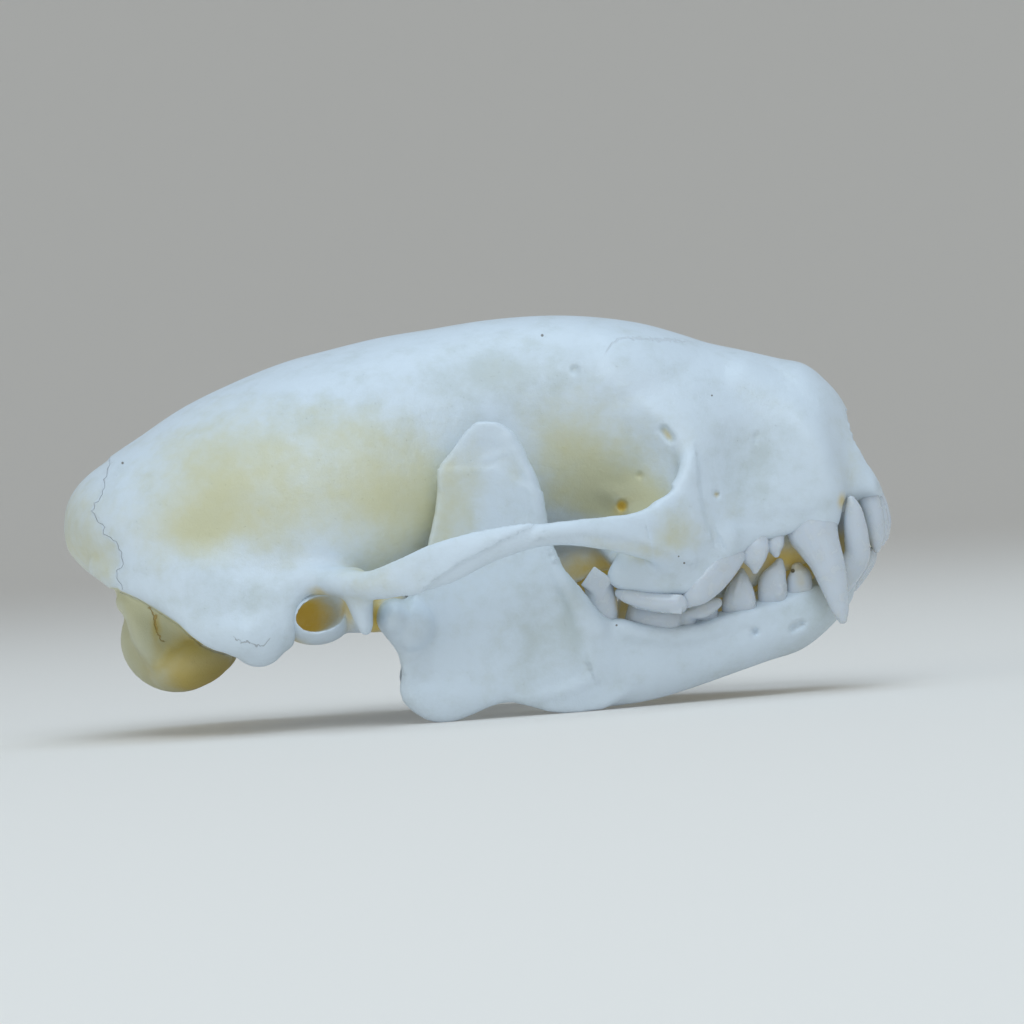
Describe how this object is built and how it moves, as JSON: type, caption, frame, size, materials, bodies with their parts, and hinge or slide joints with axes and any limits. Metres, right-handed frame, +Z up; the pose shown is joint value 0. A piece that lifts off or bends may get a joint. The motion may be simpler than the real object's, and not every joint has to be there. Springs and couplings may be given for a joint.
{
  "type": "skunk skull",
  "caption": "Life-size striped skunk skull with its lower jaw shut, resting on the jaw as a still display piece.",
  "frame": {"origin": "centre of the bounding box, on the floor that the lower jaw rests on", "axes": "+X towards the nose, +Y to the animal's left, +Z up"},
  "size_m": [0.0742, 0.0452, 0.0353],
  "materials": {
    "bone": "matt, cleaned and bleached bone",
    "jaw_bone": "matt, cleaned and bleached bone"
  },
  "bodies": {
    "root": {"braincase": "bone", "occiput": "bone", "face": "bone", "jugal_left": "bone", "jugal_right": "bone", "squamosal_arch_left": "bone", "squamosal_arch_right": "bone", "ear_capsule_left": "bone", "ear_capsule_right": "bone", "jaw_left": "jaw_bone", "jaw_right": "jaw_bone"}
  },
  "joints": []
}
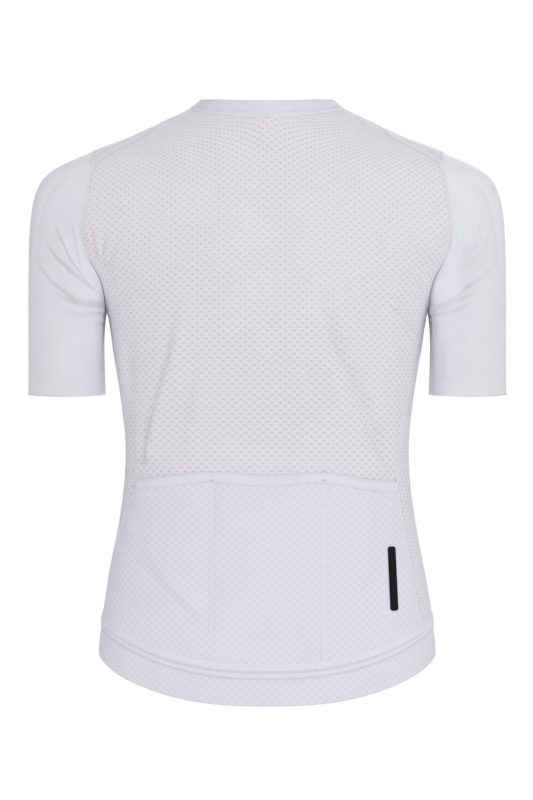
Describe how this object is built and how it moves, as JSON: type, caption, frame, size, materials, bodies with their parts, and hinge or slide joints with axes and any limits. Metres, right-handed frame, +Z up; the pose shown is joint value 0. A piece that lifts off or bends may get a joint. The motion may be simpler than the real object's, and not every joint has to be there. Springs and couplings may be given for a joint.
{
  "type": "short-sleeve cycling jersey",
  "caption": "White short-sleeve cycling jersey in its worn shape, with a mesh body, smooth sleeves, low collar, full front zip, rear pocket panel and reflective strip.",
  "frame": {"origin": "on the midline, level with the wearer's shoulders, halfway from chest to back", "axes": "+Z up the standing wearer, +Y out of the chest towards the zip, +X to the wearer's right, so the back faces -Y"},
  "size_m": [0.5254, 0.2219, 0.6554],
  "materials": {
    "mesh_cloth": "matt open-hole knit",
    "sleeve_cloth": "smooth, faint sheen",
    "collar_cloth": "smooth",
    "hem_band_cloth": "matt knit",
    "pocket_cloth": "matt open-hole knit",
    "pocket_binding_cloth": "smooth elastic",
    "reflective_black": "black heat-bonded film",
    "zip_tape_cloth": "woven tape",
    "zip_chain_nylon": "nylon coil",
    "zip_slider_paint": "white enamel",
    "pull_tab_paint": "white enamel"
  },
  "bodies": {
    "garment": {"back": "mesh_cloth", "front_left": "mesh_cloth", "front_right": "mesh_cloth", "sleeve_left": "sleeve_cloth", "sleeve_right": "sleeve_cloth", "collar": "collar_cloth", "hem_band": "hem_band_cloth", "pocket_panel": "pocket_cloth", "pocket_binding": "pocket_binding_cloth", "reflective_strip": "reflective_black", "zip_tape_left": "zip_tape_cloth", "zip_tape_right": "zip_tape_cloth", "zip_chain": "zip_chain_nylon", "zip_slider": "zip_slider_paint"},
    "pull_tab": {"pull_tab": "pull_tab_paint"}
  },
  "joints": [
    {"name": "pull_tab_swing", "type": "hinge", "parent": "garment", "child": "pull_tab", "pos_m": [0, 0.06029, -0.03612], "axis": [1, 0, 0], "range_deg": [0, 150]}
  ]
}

--------------------------------

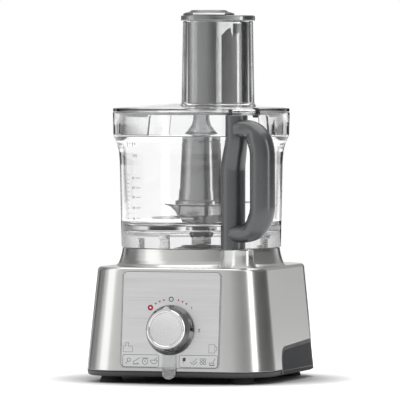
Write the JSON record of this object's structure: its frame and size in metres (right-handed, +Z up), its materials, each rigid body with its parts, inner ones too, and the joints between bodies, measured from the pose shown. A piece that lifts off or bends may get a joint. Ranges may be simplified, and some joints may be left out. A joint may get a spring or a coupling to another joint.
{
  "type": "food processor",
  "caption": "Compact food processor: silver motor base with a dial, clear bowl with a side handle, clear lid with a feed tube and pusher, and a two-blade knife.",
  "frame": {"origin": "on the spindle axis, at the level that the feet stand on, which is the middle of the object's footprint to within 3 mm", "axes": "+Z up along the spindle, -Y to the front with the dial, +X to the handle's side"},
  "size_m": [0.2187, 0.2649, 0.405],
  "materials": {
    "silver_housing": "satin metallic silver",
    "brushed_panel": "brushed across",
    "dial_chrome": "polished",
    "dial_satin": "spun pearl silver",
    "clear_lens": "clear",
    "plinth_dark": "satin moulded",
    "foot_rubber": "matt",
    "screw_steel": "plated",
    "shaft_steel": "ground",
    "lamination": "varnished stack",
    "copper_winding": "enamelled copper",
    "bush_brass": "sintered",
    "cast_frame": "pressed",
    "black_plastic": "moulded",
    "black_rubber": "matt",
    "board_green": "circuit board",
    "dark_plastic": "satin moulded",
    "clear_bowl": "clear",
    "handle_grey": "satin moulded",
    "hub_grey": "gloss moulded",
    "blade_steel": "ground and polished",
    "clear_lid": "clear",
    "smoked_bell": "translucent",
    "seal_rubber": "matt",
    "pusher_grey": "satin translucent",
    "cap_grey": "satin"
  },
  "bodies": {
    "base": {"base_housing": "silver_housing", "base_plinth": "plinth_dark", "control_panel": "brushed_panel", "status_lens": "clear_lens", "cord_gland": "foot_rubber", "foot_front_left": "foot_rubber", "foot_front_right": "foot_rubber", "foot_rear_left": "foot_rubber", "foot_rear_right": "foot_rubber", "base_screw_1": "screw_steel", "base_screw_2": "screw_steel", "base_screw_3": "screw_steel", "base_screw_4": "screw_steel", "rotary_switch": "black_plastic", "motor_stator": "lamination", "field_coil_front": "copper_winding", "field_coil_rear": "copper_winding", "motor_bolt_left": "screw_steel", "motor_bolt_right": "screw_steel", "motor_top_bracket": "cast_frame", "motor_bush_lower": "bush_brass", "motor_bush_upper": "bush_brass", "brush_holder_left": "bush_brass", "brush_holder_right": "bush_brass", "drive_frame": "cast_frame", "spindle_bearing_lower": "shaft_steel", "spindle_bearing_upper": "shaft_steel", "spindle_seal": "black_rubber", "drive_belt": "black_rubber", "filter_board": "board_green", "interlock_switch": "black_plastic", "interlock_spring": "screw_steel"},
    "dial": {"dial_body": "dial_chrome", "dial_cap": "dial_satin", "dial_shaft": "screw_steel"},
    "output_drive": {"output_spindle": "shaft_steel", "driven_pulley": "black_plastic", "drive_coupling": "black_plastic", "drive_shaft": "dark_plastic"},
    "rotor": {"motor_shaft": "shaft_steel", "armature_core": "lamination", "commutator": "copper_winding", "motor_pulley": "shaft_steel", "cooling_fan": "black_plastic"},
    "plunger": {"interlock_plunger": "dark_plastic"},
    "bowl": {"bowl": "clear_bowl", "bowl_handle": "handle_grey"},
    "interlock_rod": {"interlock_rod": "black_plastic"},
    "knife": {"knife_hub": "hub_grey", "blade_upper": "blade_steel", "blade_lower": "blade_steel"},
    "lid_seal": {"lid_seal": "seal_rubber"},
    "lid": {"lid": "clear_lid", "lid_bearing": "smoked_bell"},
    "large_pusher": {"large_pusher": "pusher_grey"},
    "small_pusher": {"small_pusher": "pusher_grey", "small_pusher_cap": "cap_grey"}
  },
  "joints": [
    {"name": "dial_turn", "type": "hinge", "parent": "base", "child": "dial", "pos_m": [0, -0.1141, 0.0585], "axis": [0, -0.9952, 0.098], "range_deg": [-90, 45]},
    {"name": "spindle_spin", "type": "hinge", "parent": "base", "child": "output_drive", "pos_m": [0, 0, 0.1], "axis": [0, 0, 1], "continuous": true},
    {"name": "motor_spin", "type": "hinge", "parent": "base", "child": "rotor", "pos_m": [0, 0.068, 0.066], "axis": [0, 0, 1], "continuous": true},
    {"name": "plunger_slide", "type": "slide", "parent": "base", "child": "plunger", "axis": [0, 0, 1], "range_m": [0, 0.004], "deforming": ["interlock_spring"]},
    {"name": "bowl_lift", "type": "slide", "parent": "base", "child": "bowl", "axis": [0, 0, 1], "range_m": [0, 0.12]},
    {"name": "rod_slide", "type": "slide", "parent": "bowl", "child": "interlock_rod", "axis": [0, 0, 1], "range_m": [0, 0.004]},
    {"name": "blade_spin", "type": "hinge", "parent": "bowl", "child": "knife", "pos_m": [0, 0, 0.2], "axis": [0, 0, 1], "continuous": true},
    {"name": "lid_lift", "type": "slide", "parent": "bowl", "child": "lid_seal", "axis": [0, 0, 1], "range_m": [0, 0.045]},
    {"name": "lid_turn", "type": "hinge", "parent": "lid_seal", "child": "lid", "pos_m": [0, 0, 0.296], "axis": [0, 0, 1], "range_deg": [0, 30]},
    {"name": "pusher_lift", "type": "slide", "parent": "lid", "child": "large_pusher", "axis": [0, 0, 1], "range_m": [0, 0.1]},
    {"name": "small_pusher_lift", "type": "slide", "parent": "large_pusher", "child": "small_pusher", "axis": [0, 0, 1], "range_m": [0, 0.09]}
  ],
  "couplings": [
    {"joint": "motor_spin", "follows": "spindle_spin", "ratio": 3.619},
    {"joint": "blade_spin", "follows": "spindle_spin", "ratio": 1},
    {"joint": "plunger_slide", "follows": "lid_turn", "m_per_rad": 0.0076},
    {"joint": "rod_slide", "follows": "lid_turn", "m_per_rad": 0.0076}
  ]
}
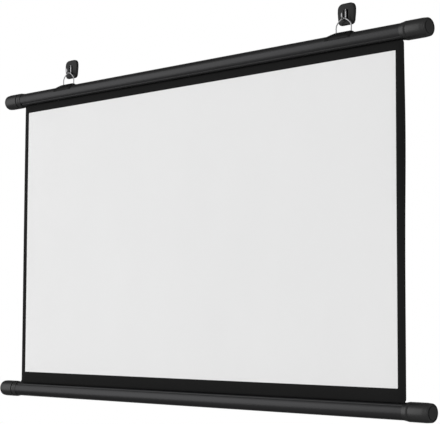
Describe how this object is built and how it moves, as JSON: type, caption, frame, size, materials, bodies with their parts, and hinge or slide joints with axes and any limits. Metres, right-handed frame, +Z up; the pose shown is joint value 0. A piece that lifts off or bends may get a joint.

--------------------------------

TASK STATEMENT:
Find and copy every line in the entries above where the string "from" occurs.

REPLY TO THE TASK:
  "frame": {"origin": "on the midline, level with the wearer's shoulders, halfway from chest to back", "axes": "+Z up the standing wearer, +Y out of the chest towards the zip, +X to the wearer's right, so the back faces -Y"},
Write the JSON record of this object's structure: its frame and size in metres (right-handed, +Z up), its materials, each rigid body with its parts, inner ones too, and the joints between bodies, measured from the pose shown. A piece that lifts off or bends may get a joint. Ranges may be simplified, and some joints may be left out. A joint may get a spring or a coupling to another joint.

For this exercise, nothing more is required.